What is expected
Reproduce each line exactly. Skip none.
────────────────
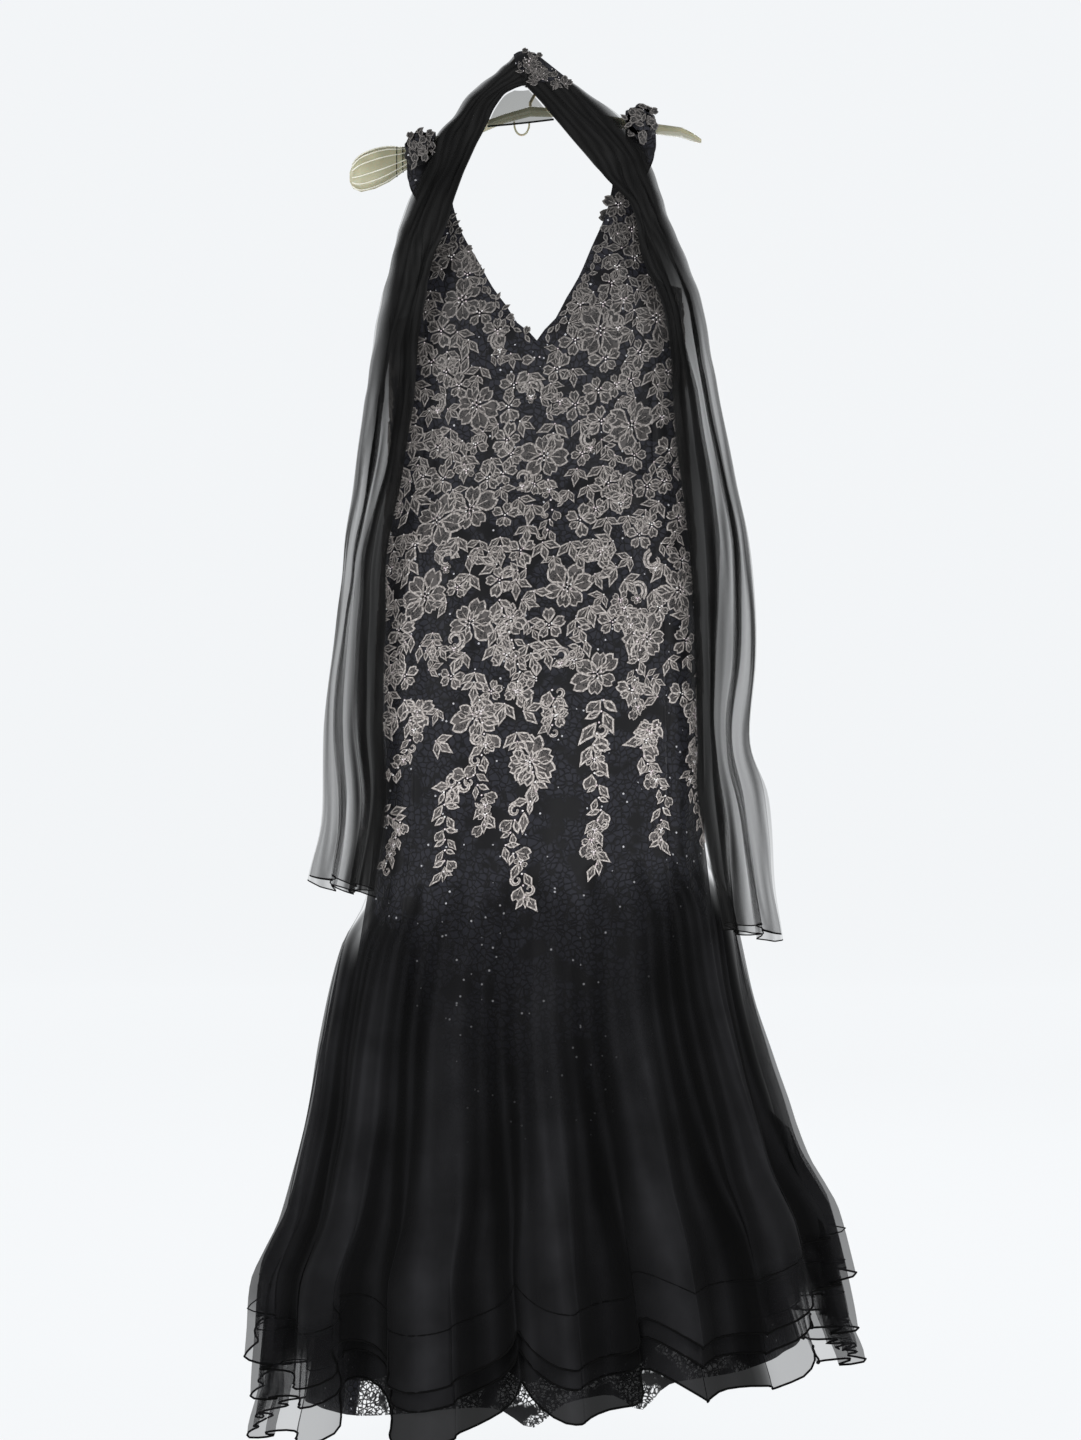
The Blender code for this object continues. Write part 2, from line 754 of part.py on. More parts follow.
def hanger_loop(look):
    """The small loop moulded under the hanger's crown."""
    crown = read(MIDDLE, HANGER_CROWN_DROP, 1)
    low_end = crown - LOOP_FROM_CROWN - LOOP_HALF_WIDTH
    top = LEAN * low_end - hanger_drop(low_end - crown) - HANGER_CROWN[0] / 2 - 2 * SEAM_GAP
    points = []
    for i in range(11):
        turn = math.pi * i / 10
        x = crown - LOOP_FROM_CROWN - LOOP_HALF_WIDTH * math.cos(turn)
        points.append(Vector((x, 0, top - LOOP_DEPTH * math.sin(turn) ** 0.8)) * MM)
    return wire("hanger_loop", points, LOOP_WIRE, look, sides=6)


def stole_point(table, place, u):
    """A point of the stole: place counts rows down a band, u runs from the ridge to the inner edge.

    A negative u is the narrow turned edge behind the ridge.
    """
    rows = [(i, *row) for i, row in enumerate(table)]
    ridge = Vector((read(rows, place, 1), read(rows, place, 5), read(rows, place, 2)))
    inner = Vector((read(rows, place, 3), read(rows, place, 6), read(rows, place, 4)))
    turn, pleat = read(rows, place, 7), read(rows, place, 8)
    if u < 0:
        back = ridge + (inner - ridge) * STOLE_TURNED_SHARE + Vector((0, turn, 0))
        share = 1 - (1 + u) ** 3
        point = ridge.lerp(back, -u)
        point.y = ridge.y + (back.y - ridge.y) * share
    else:
        point = ridge.lerp(inner, u)
        share = 1 - (1 - u) ** 3
        point.y = ridge.y + (inner.y - ridge.y) * share
        point.y -= pleat * (0.5 - 0.5 * math.cos(2 * math.pi * STOLE_PLEATS * u)) * min(1, 6 * u)
    return point * MM


def stole_normal(table, place, u):
    """The side of the stole that shows: forwards, and outwards and back where its edge is turned."""
    last = len(table) - 1
    near, far = max(place - 0.05, 0), min(place + 0.05, last)
    along = stole_point(table, far, u) - stole_point(table, near, u)
    low, high = max(u - 0.02, -1), min(u + 0.02, 1)
    across = stole_point(table, place, high) - stole_point(table, place, low)
    normal = along.cross(across).normalized()
    return normal if table is STOLE_LEFT else -normal


def stole_band(name, table, look):
    """One side of the stole, from over the hook to its hem, in lengthwise pleats."""
    uses = [-1 + i / STOLE_BACK_COLUMNS for i in range(STOLE_BACK_COLUMNS)]
    uses += [i / STOLE_FRONT_COLUMNS for i in range(STOLE_FRONT_COLUMNS + 1)]
    outer, inner = [], []
    for place in range(len(table)):
        show, hide = [], []
        for u in uses:
            point, normal = stole_point(table, place, u), stole_normal(table, place, u)
            if place == 0:
                normal = Vector((0, normal.y, normal.z)).normalized()
            show.append(point + normal * NET_WALL / 2 * MM)
            hide.append(point - normal * NET_WALL / 2 * MM)
        outer.append(show)
        inner.append(hide)
    bm = bmesh.new()
    close_grid(bm, vertices(bm, outer), vertices(bm, inner))
    return finish(name, bm, look)


def stole_lace(look):
    """The piece of the gown's lace on the middle of the stole, with its pointed lower edge."""
    outer, inner = [], []
    clear = NET_WALL / 2 + 2 * SEAM_GAP
    for place, reach in STOLE_LACE:
        table = STOLE_LEFT if place < 0 else STOLE_RIGHT
        show, hide = [], []
        for i in range(STOLE_LACE_ROWS + 1):
            u = STOLE_LACE_EDGE + (reach - STOLE_LACE_EDGE) * i / STOLE_LACE_ROWS
            point, normal = stole_point(table, abs(place), u), stole_normal(table, abs(place), u)
            show.append(point + normal * (clear + STOLE_LACE_WALL) * MM)
            hide.append(point + normal * clear * MM)
        outer.append(show)
        inner.append(hide)
    bm = bmesh.new()
    close_grid(bm, vertices(bm, outer), vertices(bm, inner))
    return finish("stole_lace", bm, look)


def stole_veil(look):
    """The single layer of net between the bands, its lower edge bound."""
    outer, inner = [], []
    for left_x, left_z, right_x, right_z, left_y, right_y in VEIL:
        show, hide = [], []
        for i in range(VEIL_COLUMNS + 1):
            u = i / VEIL_COLUMNS
            left, right = Vector((left_x, left_y, left_z)), Vector((right_x, right_y, right_z))
            point = left.lerp(right, u)
            point.y += VEIL_BELLY * math.sin(math.pi * u)
            show.append((point - Vector((0, NET_WALL / 2, 0))) * MM)
            hide.append((point + Vector((0, NET_WALL / 2, 0))) * MM)
        outer.append(show)
        inner.append(hide)
    bm = bmesh.new()
    close_grid(bm, vertices(bm, outer), vertices(bm, inner))
    return finish("stole_veil", bm, look)


def build():
    for old in list(bpy.data.objects):
        bpy.data.objects.remove(old)
    lace = material("corded_lace", (0.10, 0.09, 0.085), 0.6)
    tulle = material("black_tulle", (0.006, 0.006, 0.007), 0.8)
    net = material("black_net", (0.008, 0.008, 0.009), 0.75)
    plastic = material("cream_plastic", (0.58, 0.53, 0.36), 0.35)
    metal = material("hook_metal", (0.60, 0.50, 0.30), 0.3, 1.0)

    front_centre(lace)
    for word, side in (("left", -1), ("right", 1)):
        side_panel(f"front_side_{word}", side, False, lace)
        side_panel(f"back_side_{word}", side, True, lace)
        back_centre(f"back_centre_{word}", side, lace)
    strap("strap_left", -1, STRAP_LEFT, lace)
    strap("strap_right", 1, STRAP_RIGHT, lace)
    for tier in TIERS:
        for half in ("front", "back"):
            tulle_panel(tier, half, tulle)
    stole_band("stole_left", STOLE_LEFT, net)
    stole_band("stole_right", STOLE_RIGHT, net)
    stole_veil(net)
    stole_lace(lace)
    hanger(plastic)
    hanger_loop(plastic)
    hook(metal)


build()
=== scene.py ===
# %% [markdown]
# # A trumpet gown of corded lace on its hanger
#
# The gown hangs by its two shoulder straps from a ribbed plastic hanger. Its sheath is black lace
# over a navy lining, with taupe flowers of cord and beads sewn on it. From the thighs down it opens
# into three tiers of black tulle, and a stole of black net hangs over the hook and down both sides.
# Cloth could be simulated, but a gown on a hanger is all long falling folds with known places, so
# here every sheet is a grid that is laid on the gown's measured lines and folded.

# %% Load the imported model
import math
import random

import bmesh
import bpy
from mathutils import Matrix, Vector


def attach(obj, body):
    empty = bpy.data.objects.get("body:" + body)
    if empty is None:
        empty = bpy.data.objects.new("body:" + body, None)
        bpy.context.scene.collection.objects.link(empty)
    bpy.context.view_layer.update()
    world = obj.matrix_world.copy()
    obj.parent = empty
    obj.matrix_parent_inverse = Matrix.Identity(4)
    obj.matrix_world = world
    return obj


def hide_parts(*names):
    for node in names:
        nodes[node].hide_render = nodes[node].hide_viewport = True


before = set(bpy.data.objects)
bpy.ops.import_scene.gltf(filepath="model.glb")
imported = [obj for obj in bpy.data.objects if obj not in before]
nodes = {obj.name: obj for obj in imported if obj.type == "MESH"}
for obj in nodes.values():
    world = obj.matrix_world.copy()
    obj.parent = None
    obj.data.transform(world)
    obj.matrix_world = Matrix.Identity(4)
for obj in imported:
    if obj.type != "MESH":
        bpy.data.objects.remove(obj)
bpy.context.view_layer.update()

# %% [markdown]
# ## The camera
#
# The photograph is taken from about three and a half metres, level with the gown's hips. A long
# lens far away would flatten the skirt. This distance shows the front hem a little lower than the
# back one, as in the photograph, so it is kept and the lens is chosen to fill the frame.

# %% Place the camera
# Millimetres of gown for each step of the photograph, and where the hook's seat is in it.
STEP = 1.18
SEAT = (526, 57)
MM = 0.001
CAMERA_BACK = 3.4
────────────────
Result
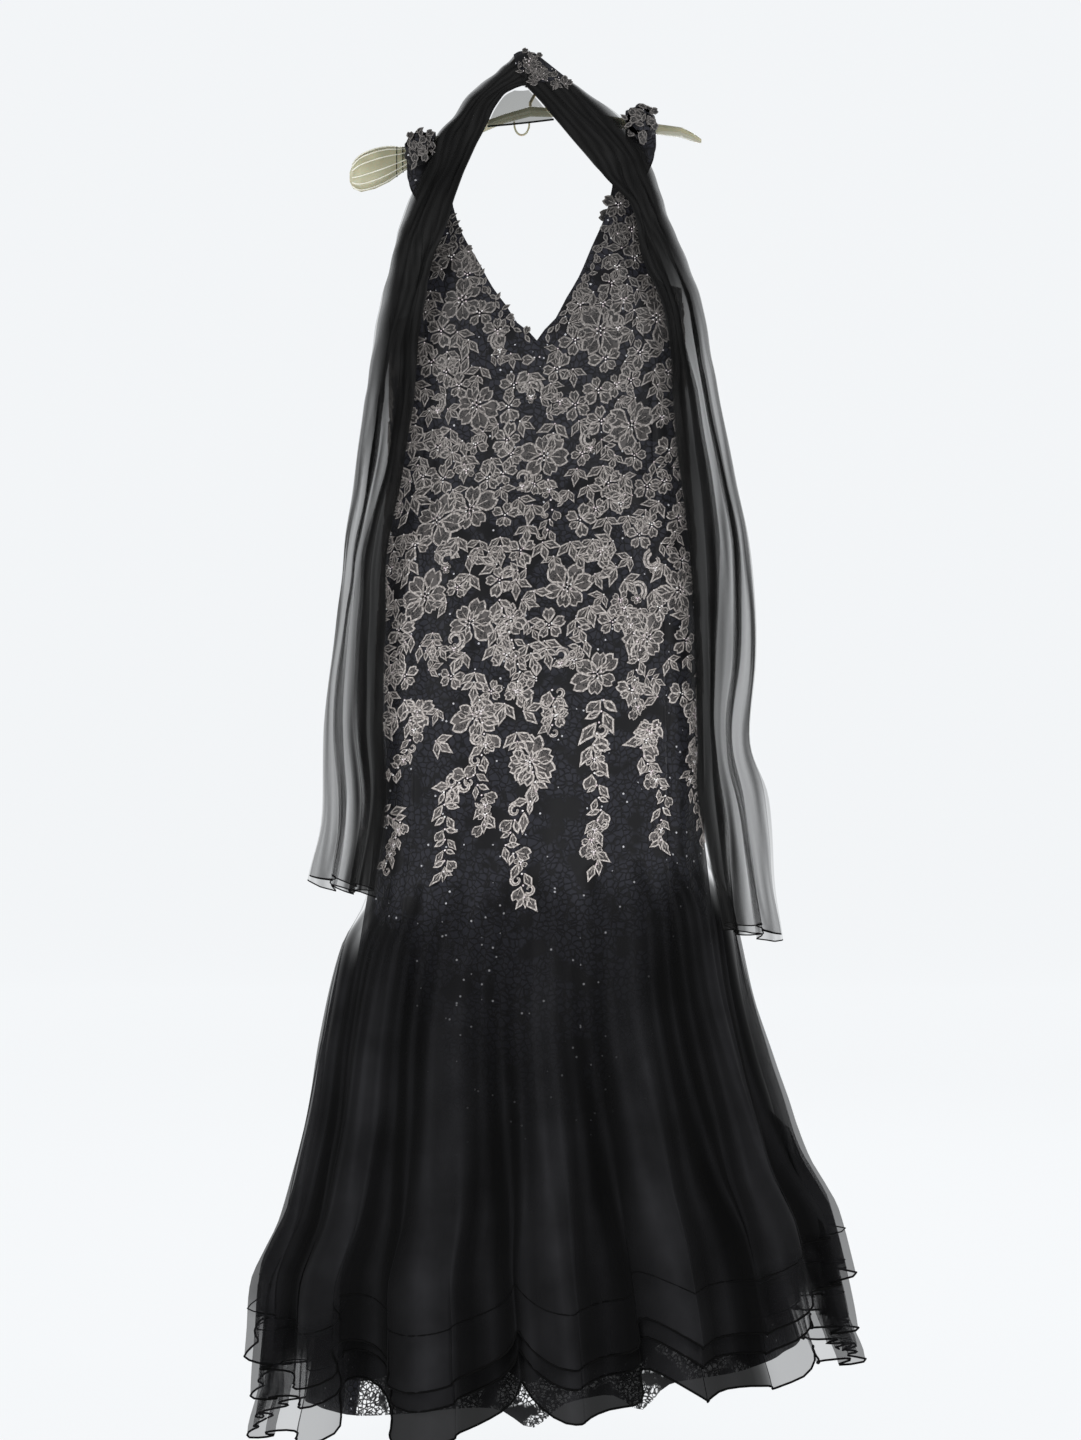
The Blender code for this object continues. Write part 2, from line 754 of part.py on. More parts follow.
def hanger_loop(look):
    """The small loop moulded under the hanger's crown."""
    crown = read(MIDDLE, HANGER_CROWN_DROP, 1)
    low_end = crown - LOOP_FROM_CROWN - LOOP_HALF_WIDTH
    top = LEAN * low_end - hanger_drop(low_end - crown) - HANGER_CROWN[0] / 2 - 2 * SEAM_GAP
    points = []
    for i in range(11):
        turn = math.pi * i / 10
        x = crown - LOOP_FROM_CROWN - LOOP_HALF_WIDTH * math.cos(turn)
        points.append(Vector((x, 0, top - LOOP_DEPTH * math.sin(turn) ** 0.8)) * MM)
    return wire("hanger_loop", points, LOOP_WIRE, look, sides=6)


def stole_point(table, place, u):
    """A point of the stole: place counts rows down a band, u runs from the ridge to the inner edge.

    A negative u is the narrow turned edge behind the ridge.
    """
    rows = [(i, *row) for i, row in enumerate(table)]
    ridge = Vector((read(rows, place, 1), read(rows, place, 5), read(rows, place, 2)))
    inner = Vector((read(rows, place, 3), read(rows, place, 6), read(rows, place, 4)))
    turn, pleat = read(rows, place, 7), read(rows, place, 8)
    if u < 0:
        back = ridge + (inner - ridge) * STOLE_TURNED_SHARE + Vector((0, turn, 0))
        share = 1 - (1 + u) ** 3
        point = ridge.lerp(back, -u)
        point.y = ridge.y + (back.y - ridge.y) * share
    else:
        point = ridge.lerp(inner, u)
        share = 1 - (1 - u) ** 3
        point.y = ridge.y + (inner.y - ridge.y) * share
        point.y -= pleat * (0.5 - 0.5 * math.cos(2 * math.pi * STOLE_PLEATS * u)) * min(1, 6 * u)
    return point * MM


def stole_normal(table, place, u):
    """The side of the stole that shows: forwards, and outwards and back where its edge is turned."""
    last = len(table) - 1
    near, far = max(place - 0.05, 0), min(place + 0.05, last)
    along = stole_point(table, far, u) - stole_point(table, near, u)
    low, high = max(u - 0.02, -1), min(u + 0.02, 1)
    across = stole_point(table, place, high) - stole_point(table, place, low)
    normal = along.cross(across).normalized()
    return normal if table is STOLE_LEFT else -normal


def stole_band(name, table, look):
    """One side of the stole, from over the hook to its hem, in lengthwise pleats."""
    uses = [-1 + i / STOLE_BACK_COLUMNS for i in range(STOLE_BACK_COLUMNS)]
    uses += [i / STOLE_FRONT_COLUMNS for i in range(STOLE_FRONT_COLUMNS + 1)]
    outer, inner = [], []
    for place in range(len(table)):
        show, hide = [], []
        for u in uses:
            point, normal = stole_point(table, place, u), stole_normal(table, place, u)
            if place == 0:
                normal = Vector((0, normal.y, normal.z)).normalized()
            show.append(point + normal * NET_WALL / 2 * MM)
            hide.append(point - normal * NET_WALL / 2 * MM)
        outer.append(show)
        inner.append(hide)
    bm = bmesh.new()
    close_grid(bm, vertices(bm, outer), vertices(bm, inner))
    return finish(name, bm, look)


def stole_lace(look):
    """The piece of the gown's lace on the middle of the stole, with its pointed lower edge."""
    outer, inner = [], []
    clear = NET_WALL / 2 + 2 * SEAM_GAP
    for place, reach in STOLE_LACE:
        table = STOLE_LEFT if place < 0 else STOLE_RIGHT
        show, hide = [], []
        for i in range(STOLE_LACE_ROWS + 1):
            u = STOLE_LACE_EDGE + (reach - STOLE_LACE_EDGE) * i / STOLE_LACE_ROWS
            point, normal = stole_point(table, abs(place), u), stole_normal(table, abs(place), u)
            show.append(point + normal * (clear + STOLE_LACE_WALL) * MM)
            hide.append(point + normal * clear * MM)
        outer.append(show)
        inner.append(hide)
    bm = bmesh.new()
    close_grid(bm, vertices(bm, outer), vertices(bm, inner))
    return finish("stole_lace", bm, look)


def stole_veil(look):
    """The single layer of net between the bands, its lower edge bound."""
    outer, inner = [], []
    for left_x, left_z, right_x, right_z, left_y, right_y in VEIL:
        show, hide = [], []
        for i in range(VEIL_COLUMNS + 1):
            u = i / VEIL_COLUMNS
            left, right = Vector((left_x, left_y, left_z)), Vector((right_x, right_y, right_z))
            point = left.lerp(right, u)
            point.y += VEIL_BELLY * math.sin(math.pi * u)
            show.append((point - Vector((0, NET_WALL / 2, 0))) * MM)
            hide.append((point + Vector((0, NET_WALL / 2, 0))) * MM)
        outer.append(show)
        inner.append(hide)
    bm = bmesh.new()
    close_grid(bm, vertices(bm, outer), vertices(bm, inner))
    return finish("stole_veil", bm, look)


def build():
    for old in list(bpy.data.objects):
        bpy.data.objects.remove(old)
    lace = material("corded_lace", (0.10, 0.09, 0.085), 0.6)
    tulle = material("black_tulle", (0.006, 0.006, 0.007), 0.8)
    net = material("black_net", (0.008, 0.008, 0.009), 0.75)
    plastic = material("cream_plastic", (0.58, 0.53, 0.36), 0.35)
    metal = material("hook_metal", (0.60, 0.50, 0.30), 0.3, 1.0)

    front_centre(lace)
    for word, side in (("left", -1), ("right", 1)):
        side_panel(f"front_side_{word}", side, False, lace)
        side_panel(f"back_side_{word}", side, True, lace)
        back_centre(f"back_centre_{word}", side, lace)
    strap("strap_left", -1, STRAP_LEFT, lace)
    strap("strap_right", 1, STRAP_RIGHT, lace)
    for tier in TIERS:
        for half in ("front", "back"):
            tulle_panel(tier, half, tulle)
    stole_band("stole_left", STOLE_LEFT, net)
    stole_band("stole_right", STOLE_RIGHT, net)
    stole_veil(net)
    stole_lace(lace)
    hanger(plastic)
    hanger_loop(plastic)
    hook(metal)


build()
=== scene.py ===
# %% [markdown]
# # A trumpet gown of corded lace on its hanger
#
# The gown hangs by its two shoulder straps from a ribbed plastic hanger. Its sheath is black lace
# over a navy lining, with taupe flowers of cord and beads sewn on it. From the thighs down it opens
# into three tiers of black tulle, and a stole of black net hangs over the hook and down both sides.
# Cloth could be simulated, but a gown on a hanger is all long falling folds with known places, so
# here every sheet is a grid that is laid on the gown's measured lines and folded.

# %% Load the imported model
import math
import random

import bmesh
import bpy
from mathutils import Matrix, Vector


def attach(obj, body):
    empty = bpy.data.objects.get("body:" + body)
    if empty is None:
        empty = bpy.data.objects.new("body:" + body, None)
        bpy.context.scene.collection.objects.link(empty)
    bpy.context.view_layer.update()
    world = obj.matrix_world.copy()
    obj.parent = empty
    obj.matrix_parent_inverse = Matrix.Identity(4)
    obj.matrix_world = world
    return obj


def hide_parts(*names):
    for node in names:
        nodes[node].hide_render = nodes[node].hide_viewport = True


before = set(bpy.data.objects)
bpy.ops.import_scene.gltf(filepath="model.glb")
imported = [obj for obj in bpy.data.objects if obj not in before]
nodes = {obj.name: obj for obj in imported if obj.type == "MESH"}
for obj in nodes.values():
    world = obj.matrix_world.copy()
    obj.parent = None
    obj.data.transform(world)
    obj.matrix_world = Matrix.Identity(4)
for obj in imported:
    if obj.type != "MESH":
        bpy.data.objects.remove(obj)
bpy.context.view_layer.update()

# %% [markdown]
# ## The camera
#
# The photograph is taken from about three and a half metres, level with the gown's hips. A long
# lens far away would flatten the skirt. This distance shows the front hem a little lower than the
# back one, as in the photograph, so it is kept and the lens is chosen to fill the frame.

# %% Place the camera
# Millimetres of gown for each step of the photograph, and where the hook's seat is in it.
STEP = 1.18
SEAT = (526, 57)
MM = 0.001
CAMERA_BACK = 3.4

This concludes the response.